* Goal
Write out only the span of lines that begins at the line with "1171 of scene.py. This part finishes it." and ends at the line with "finish, made of". Keep both end lines, word for word.

* Records for this task
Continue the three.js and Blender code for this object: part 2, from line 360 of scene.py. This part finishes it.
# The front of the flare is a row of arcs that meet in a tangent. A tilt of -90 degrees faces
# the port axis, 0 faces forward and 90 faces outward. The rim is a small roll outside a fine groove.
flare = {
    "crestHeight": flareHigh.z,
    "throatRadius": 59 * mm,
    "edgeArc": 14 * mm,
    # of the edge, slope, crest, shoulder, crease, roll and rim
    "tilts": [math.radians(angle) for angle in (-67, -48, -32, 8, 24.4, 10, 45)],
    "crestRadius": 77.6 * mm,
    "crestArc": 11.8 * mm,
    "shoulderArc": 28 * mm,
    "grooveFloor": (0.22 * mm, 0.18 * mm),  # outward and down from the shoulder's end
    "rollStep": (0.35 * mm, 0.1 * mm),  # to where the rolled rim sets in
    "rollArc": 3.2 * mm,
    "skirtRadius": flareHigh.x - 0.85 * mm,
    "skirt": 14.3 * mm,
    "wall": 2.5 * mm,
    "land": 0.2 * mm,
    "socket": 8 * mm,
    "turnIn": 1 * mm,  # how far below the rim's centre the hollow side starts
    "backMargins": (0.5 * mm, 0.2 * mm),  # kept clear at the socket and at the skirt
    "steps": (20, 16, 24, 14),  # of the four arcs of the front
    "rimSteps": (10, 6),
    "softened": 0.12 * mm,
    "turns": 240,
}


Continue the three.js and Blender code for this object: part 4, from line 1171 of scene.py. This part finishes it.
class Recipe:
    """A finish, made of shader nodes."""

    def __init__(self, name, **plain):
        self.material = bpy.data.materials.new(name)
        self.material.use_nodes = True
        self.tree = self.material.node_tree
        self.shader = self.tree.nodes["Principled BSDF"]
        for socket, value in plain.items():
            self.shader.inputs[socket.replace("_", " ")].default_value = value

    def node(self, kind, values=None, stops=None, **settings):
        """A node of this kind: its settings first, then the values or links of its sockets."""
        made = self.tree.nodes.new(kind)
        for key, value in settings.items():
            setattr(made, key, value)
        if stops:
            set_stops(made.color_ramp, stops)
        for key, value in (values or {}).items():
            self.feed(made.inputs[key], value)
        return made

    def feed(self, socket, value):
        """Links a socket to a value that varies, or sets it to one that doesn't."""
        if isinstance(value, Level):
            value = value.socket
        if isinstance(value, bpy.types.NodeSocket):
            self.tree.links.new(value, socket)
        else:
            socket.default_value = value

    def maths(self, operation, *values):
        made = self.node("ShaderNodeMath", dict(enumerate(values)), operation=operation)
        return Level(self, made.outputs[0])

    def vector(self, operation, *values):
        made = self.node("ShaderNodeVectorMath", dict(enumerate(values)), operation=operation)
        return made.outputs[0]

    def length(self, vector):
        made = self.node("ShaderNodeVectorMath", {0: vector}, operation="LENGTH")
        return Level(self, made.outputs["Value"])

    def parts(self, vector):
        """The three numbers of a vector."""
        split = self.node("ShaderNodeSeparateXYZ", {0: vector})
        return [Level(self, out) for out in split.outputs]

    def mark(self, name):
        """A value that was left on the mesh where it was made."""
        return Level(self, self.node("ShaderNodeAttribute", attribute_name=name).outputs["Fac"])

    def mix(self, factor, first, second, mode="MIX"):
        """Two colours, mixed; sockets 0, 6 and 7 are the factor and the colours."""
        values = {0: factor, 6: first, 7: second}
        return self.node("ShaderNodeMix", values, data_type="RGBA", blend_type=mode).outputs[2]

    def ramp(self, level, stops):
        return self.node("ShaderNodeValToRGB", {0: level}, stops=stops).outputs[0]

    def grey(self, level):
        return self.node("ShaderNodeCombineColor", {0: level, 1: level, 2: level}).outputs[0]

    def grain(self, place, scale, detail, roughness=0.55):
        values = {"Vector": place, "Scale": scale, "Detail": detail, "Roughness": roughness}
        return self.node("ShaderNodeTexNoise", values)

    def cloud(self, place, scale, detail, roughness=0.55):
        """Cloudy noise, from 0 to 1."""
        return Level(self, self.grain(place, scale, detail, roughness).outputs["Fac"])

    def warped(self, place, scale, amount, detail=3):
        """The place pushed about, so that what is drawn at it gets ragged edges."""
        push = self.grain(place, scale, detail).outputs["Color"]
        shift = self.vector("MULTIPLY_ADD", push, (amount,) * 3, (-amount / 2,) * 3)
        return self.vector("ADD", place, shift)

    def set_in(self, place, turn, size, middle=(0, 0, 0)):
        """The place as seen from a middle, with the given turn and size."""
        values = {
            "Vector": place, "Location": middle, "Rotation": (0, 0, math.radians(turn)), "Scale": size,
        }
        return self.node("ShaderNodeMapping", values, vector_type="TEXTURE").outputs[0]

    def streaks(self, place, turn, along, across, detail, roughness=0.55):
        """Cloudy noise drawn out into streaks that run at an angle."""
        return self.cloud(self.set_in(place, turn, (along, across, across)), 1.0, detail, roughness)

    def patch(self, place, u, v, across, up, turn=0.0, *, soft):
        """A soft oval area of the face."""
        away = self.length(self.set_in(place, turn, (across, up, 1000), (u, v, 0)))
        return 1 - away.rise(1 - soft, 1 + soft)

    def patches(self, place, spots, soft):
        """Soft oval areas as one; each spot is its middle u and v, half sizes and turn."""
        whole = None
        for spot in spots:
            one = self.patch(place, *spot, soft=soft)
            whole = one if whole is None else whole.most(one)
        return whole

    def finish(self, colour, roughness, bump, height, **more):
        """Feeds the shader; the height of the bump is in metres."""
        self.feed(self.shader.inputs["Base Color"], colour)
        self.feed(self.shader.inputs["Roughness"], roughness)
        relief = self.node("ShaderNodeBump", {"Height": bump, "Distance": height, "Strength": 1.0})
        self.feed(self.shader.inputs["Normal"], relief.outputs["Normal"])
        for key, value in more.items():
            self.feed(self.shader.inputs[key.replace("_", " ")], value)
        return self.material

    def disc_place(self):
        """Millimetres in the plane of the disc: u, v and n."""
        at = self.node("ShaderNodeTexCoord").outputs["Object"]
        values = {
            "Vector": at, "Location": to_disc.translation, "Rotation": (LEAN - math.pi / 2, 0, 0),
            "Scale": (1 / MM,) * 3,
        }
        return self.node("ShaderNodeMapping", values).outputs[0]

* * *

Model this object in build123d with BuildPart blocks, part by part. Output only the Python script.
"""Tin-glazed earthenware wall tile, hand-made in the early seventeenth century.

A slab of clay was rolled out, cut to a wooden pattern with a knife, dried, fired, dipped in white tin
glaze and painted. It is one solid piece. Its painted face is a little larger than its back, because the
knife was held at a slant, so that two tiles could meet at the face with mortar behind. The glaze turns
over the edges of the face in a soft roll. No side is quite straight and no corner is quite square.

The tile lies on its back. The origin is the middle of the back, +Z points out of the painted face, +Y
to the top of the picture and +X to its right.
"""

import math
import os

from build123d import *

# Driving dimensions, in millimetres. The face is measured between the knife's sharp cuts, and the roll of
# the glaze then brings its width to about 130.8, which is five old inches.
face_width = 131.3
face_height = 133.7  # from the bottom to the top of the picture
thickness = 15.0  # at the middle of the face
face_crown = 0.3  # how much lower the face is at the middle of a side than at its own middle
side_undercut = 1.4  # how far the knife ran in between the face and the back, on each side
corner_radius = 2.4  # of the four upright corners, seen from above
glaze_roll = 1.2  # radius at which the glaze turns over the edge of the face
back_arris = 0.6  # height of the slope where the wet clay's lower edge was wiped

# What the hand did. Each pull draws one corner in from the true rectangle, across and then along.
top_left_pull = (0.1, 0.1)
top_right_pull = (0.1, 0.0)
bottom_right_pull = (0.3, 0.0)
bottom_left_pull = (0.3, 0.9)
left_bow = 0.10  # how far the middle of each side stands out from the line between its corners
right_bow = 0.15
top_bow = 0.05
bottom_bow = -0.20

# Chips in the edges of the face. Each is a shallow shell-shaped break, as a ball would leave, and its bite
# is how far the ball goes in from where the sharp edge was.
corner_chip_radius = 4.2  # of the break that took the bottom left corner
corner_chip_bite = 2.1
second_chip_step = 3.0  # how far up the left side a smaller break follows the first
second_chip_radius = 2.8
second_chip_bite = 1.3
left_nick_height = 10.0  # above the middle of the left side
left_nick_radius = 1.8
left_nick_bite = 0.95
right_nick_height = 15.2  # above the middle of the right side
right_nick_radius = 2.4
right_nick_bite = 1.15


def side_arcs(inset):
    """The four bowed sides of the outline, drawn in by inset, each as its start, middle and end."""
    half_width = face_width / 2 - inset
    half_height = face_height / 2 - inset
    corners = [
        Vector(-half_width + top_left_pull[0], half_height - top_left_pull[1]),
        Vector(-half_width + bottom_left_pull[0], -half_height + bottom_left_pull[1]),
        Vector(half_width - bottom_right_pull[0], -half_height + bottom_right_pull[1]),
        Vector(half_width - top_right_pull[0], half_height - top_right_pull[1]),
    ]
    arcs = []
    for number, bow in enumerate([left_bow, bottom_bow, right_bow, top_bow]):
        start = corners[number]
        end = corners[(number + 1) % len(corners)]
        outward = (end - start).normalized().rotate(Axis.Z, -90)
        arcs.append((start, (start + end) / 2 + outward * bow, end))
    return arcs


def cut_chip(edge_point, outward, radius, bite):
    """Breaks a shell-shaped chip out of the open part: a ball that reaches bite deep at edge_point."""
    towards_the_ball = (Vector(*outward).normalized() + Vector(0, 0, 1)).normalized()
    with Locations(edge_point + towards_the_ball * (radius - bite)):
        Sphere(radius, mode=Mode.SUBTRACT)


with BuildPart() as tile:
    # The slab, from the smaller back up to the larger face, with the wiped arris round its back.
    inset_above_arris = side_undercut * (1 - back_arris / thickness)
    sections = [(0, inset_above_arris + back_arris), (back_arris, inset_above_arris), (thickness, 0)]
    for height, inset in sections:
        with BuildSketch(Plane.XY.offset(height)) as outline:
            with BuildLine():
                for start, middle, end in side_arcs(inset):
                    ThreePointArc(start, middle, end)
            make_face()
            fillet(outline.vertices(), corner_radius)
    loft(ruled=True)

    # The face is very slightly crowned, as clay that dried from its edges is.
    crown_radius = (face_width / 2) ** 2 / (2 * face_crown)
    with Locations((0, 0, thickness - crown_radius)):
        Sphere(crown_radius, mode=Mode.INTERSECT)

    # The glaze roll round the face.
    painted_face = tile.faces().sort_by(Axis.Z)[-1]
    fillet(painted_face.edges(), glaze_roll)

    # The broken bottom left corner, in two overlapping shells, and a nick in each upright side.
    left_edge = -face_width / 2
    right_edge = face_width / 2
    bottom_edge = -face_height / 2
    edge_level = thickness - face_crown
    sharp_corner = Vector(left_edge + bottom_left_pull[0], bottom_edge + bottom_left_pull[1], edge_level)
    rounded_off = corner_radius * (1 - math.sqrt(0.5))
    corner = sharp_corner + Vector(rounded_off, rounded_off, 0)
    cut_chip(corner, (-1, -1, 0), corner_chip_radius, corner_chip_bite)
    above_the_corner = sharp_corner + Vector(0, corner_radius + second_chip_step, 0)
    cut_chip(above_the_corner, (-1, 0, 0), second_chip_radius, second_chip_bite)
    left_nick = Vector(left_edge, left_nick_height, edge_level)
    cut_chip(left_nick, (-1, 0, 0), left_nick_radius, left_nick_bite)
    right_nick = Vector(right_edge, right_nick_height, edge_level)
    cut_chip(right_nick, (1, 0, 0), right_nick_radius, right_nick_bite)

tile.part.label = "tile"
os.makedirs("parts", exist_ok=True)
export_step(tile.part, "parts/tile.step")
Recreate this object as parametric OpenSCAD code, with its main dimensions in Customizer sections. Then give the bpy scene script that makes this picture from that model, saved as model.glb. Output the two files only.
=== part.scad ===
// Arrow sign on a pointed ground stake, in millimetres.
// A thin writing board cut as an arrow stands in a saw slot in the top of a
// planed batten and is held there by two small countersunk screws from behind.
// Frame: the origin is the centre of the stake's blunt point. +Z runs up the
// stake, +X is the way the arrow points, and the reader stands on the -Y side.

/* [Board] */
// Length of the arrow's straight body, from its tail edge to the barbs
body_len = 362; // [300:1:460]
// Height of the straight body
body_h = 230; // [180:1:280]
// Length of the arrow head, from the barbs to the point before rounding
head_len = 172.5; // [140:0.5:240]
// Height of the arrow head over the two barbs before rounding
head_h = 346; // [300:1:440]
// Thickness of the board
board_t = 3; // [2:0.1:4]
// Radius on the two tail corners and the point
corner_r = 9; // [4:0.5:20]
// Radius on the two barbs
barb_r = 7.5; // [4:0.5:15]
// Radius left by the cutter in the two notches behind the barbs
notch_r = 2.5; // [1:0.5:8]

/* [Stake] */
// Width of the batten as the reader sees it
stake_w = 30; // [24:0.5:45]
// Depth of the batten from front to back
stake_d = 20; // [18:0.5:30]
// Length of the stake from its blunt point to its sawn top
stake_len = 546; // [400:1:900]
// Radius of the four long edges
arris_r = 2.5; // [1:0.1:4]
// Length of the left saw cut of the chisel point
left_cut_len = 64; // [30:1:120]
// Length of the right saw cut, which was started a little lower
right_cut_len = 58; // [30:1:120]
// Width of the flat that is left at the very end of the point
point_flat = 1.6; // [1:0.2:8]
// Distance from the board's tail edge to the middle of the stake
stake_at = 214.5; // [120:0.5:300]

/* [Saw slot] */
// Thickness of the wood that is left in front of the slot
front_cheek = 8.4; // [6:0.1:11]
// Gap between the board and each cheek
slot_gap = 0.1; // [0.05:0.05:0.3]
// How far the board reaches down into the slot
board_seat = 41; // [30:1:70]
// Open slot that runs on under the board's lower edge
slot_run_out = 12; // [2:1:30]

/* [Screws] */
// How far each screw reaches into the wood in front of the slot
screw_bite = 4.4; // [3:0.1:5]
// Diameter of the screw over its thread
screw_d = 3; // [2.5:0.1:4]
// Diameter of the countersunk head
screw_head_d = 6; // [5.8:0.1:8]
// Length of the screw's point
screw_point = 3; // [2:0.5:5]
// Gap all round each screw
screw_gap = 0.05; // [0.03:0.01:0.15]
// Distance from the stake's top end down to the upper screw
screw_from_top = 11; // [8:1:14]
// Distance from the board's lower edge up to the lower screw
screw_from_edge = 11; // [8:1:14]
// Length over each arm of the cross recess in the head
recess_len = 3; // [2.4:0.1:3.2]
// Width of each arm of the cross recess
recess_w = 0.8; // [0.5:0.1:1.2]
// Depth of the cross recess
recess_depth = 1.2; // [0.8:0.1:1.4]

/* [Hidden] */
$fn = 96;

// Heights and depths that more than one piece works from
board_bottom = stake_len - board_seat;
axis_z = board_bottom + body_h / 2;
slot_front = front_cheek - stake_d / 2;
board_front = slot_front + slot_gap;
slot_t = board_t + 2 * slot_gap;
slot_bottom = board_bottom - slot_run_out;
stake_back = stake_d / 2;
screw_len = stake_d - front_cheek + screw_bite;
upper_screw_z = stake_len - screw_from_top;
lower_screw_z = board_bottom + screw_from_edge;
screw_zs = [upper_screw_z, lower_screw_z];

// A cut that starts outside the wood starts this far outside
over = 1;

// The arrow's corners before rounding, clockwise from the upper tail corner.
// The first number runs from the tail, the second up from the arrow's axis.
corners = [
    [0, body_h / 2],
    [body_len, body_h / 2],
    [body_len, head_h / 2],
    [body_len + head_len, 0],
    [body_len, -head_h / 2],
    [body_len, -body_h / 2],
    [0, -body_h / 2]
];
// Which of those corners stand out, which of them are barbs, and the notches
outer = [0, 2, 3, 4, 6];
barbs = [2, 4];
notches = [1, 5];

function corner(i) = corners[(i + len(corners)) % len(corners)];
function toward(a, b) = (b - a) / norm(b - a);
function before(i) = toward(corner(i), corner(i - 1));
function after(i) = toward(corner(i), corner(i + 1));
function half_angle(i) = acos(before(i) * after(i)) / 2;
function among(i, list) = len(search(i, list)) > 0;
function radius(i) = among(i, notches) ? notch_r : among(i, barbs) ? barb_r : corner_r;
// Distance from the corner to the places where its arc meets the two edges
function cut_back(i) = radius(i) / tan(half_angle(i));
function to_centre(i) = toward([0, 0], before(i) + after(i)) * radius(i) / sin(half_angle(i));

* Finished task
Continue the three.js and Blender code for this object: part 4, from line 1171 of scene.py. This part finishes it.
class Recipe:
    """A finish, made of shader nodes."""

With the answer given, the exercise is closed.